• The exercise: Give back an exact copy of the lines from the start of the material through the line bearing "tongue_high = tongue_low + plug_tongue_height". Include both ends and nothing else.

• Data:
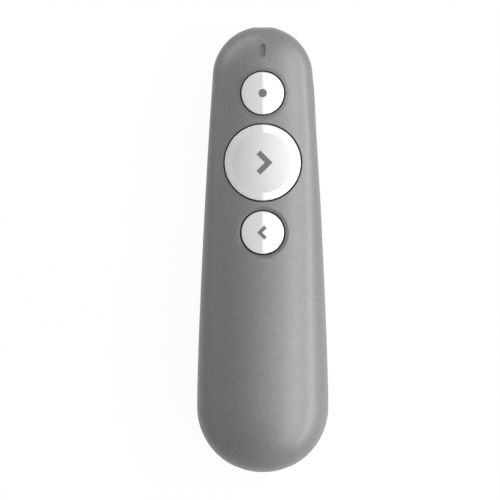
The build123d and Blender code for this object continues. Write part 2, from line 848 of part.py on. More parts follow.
half_grip = grip_width / 2
half_plug = plug_width / 2
plug_low = grip_z - plug_height / 2
plug_high = grip_z + plug_height / 2
tongue_low = plug_low + plug_sheet
tongue_high = tongue_low + plug_tongue_height

with BuildPart() as receiver_grip:
    span_box((-half_grip, half_grip), (tail_tip, plug_rear),
             (grip_z - grip_height / 2, grip_z + grip_height / 2))
    fillet(receiver_grip.edges().filter_by(Axis.Y), radius=plug_sheet * 2)
    add(casing_form(grip_sink), mode=Mode.INTERSECT)
    span_box((-half_plug, half_plug), (tail_tip, tail_tip + grip_sink + nail_groove_depth),
             (grip_z - nail_groove_height / 2, grip_z + nail_groove_height / 2), Mode.SUBTRACT)
finish(receiver_grip, "receiver_grip")

with BuildPart() as receiver_plug_shell:
    span_box((-half_plug, half_plug), (plug_rear, plug_front), (plug_low, plug_high))
    span_box((plug_sheet - half_plug, half_plug - plug_sheet), (plug_rear, plug_front),
             (plug_low + plug_sheet, plug_high - plug_sheet), Mode.SUBTRACT)
finish(receiver_plug_shell, "receiver_plug_shell")

with BuildPart() as receiver_tongue:
    span_box((plug_sheet - half_plug, half_plug - plug_sheet), (plug_rear, plug_front - plug_tongue_setback),
             (tongue_low, tongue_high))
finish(receiver_tongue, "receiver_tongue")

with BuildPart() as receiver_contacts:
    contact_y = plug_front - plug_tongue_setback * 2 - plug_contact_length / 2
    with Locations((0, contact_y, tongue_high + plug_contact_thickness / 2)):
        with GridLocations(plug_contact_pitch, plug_contact_length, plug_contact_count, 1):
            Box(plug_contact_width, plug_contact_length, plug_contact_thickness)
finish(receiver_contacts, "receiver_contacts")

with BuildPart() as receiver_dock:
    dock_x = half_grip + slide_gap + dock_wall
    dock_z = grip_height / 2 + slide_gap + dock_wall
    span_box((-dock_x, dock_x), (plug_rear - dock_collar, dock_front), (grip_z - dock_z, grip_z + dock_z))
    span_box((-half_grip - slide_gap, half_grip + slide_gap), (tail_tip, plug_rear + slide_gap),
             (grip_z - grip_height / 2 - slide_gap, grip_z + grip_height / 2 + slide_gap), Mode.SUBTRACT)
    span_box((-half_plug - slide_gap, half_plug + slide_gap), (tail_tip, plug_front + dock_end_gap),
             (plug_low - slide_gap, plug_high + slide_gap), Mode.SUBTRACT)
finish(receiver_dock, "receiver_dock")


# ---- Screws -------------------------------------------------------------------------------

def screws(name, places, seat, head_radius, head_height, shank_radius, shank_length, recess_depth=0.3):
    """Pan-head screws that point up, with their heads under the height of their seat."""
    with BuildPart() as group:
        for x, y in places:
            column(x, y, head_radius, seat - head_height, seat)
            column(x, y, shank_radius, seat, seat + shank_length)
            for turn in (0, 90):
                with Locations((x, y, seat - head_height + recess_depth / 2)):
                    Box(head_radius, head_radius / 3, recess_depth, rotation=(0, 0, turn), mode=Mode.SUBTRACT)
    finish(group, name)


screws("case_screws", case_posts, door_tail_height + seam_gap + case_head_sink, case_head_radius,
       case_head_height, case_screw_radius, case_screw_length)
screws("board_screws", board_posts, board_bottom, board_head_radius, board_head_height,
       board_screw_radius, board_screw_length)
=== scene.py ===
"""Looks of a handheld wireless presentation clicker: casing, keys, finishes and a plain studio.

The clicker lies on its underside. +Y runs to the laser nose, +X to the right and +Z up through
the keys. Sizes in the classes are millimetres; every finished mesh is in metres.
"""

import json
import logging
import math
from collections.abc import Callable
from dataclasses import dataclass
from enum import Enum
from functools import lru_cache

import bmesh
import bpy
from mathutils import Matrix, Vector


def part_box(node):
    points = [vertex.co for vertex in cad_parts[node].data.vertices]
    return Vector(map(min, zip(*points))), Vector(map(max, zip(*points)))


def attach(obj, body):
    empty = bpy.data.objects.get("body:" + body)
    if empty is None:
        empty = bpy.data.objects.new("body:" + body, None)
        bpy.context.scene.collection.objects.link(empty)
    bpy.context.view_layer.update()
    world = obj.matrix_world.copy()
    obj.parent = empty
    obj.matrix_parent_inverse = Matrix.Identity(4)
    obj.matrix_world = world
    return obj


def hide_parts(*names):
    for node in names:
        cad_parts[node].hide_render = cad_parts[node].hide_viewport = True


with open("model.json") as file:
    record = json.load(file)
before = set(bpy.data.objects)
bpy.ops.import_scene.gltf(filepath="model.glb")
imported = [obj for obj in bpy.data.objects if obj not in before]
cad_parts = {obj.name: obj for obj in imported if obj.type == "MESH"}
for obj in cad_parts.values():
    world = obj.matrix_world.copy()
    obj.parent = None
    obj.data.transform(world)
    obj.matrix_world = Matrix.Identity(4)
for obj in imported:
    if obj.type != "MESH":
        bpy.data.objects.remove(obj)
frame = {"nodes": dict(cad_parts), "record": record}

Colour = tuple[float, float, float]
Socket = bpy.types.NodeSocket
Sockets = dict[str, Socket]
Pairs = list[tuple[float, float]]

LOG = logging.getLogger("clicker")
MM = 0.001
CASING = "casing"
WALL = "wall"
BLACK = (0.0, 0.0, 0.0)
WORN_FROM, WORN_TO = 0.52, 0.62  # pointiness at which wear starts and is full
MOTTLE_CELLS = 55.0  # of noise in a metre
CLOUD_CELLS = 420.0
BRUSH_CELLS = (9000.0, 260.0, 9000.0)  # along x, y and z


# ---- Shader node groups ----

class Graph:
    """A node tree with short calls for adding and joining nodes."""

    def __init__(self, tree: bpy.types.NodeTree) -> None:
        """Wraps a node tree.

        Args:
            tree: The tree that nodes are added to.
        """
        self.tree = tree

    def add(self, kind: str, **values: object) -> bpy.types.Node:
        """Adds a node and sets its properties and unlinked inputs.

        Args:
            kind: The node's type name.
            **values: Property names, or input names with spaces written as underscores.

        Returns:
            The new node.
        """
        node = self.tree.nodes.new(kind)
        for name, value in values.items():
            if hasattr(node, name):
                setattr(node, name, value)
            else:
                node.inputs[name.replace("_", " ")].default_value = value
        return node

    def join(self, source: Socket, target: Socket) -> None:
        """Links one socket to another."""
        self.tree.links.new(source, target)

    def math(self, operation: str, *terms: object) -> Socket:
        """Adds a Math node.

        Args:
            operation: The Math node's operation.
            *terms: A socket or a number for each input.

        Returns:
            The result's socket.
        """
        node = self.add("ShaderNodeMath", operation=operation)
        for place, term in enumerate(terms):
            if isinstance(term, Socket):
                self.join(term, node.inputs[place])
            else:
                node.inputs[place].default_value = term
        return node.outputs[0]

    def mix(self, factor: object, first: object, second: object) -> Socket:
        """Mixes two colours.

        Args:
            factor: A socket or number, 0 for the first colour.
            first: A socket or colour.
            second: A socket or colour.

        Returns:
            The mixed colour's socket.
        """
        node = self.add("ShaderNodeMix", data_type="RGBA")
        colours = [socket for socket in node.inputs if socket.type == "RGBA"]
        for socket, term in zip((node.inputs[0], *colours), (factor, first, second)):
            if isinstance(term, Socket):
                self.join(term, socket)
            elif isinstance(term, tuple):
                socket.default_value = (*term, 1.0)
            else:
                socket.default_value = term
        return node.outputs[2]

    def noise(self, where: Socket, scale: float, detail: float) -> Socket:
        """Adds a noise texture.

        Args:
            where: The coordinates.
            scale: Cells per metre.
            detail: Octaves of finer noise.

        Returns:
            Its value's socket.
        """
        node = self.add("ShaderNodeTexNoise", Scale=scale, Detail=detail)
        self.join(where, node.inputs["Vector"])
        return node.outputs[0]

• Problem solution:
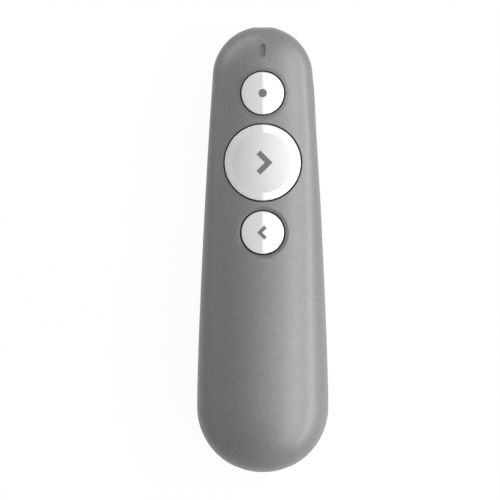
The build123d and Blender code for this object continues. Write part 2, from line 848 of part.py on. More parts follow.
half_grip = grip_width / 2
half_plug = plug_width / 2
plug_low = grip_z - plug_height / 2
plug_high = grip_z + plug_height / 2
tongue_low = plug_low + plug_sheet
tongue_high = tongue_low + plug_tongue_height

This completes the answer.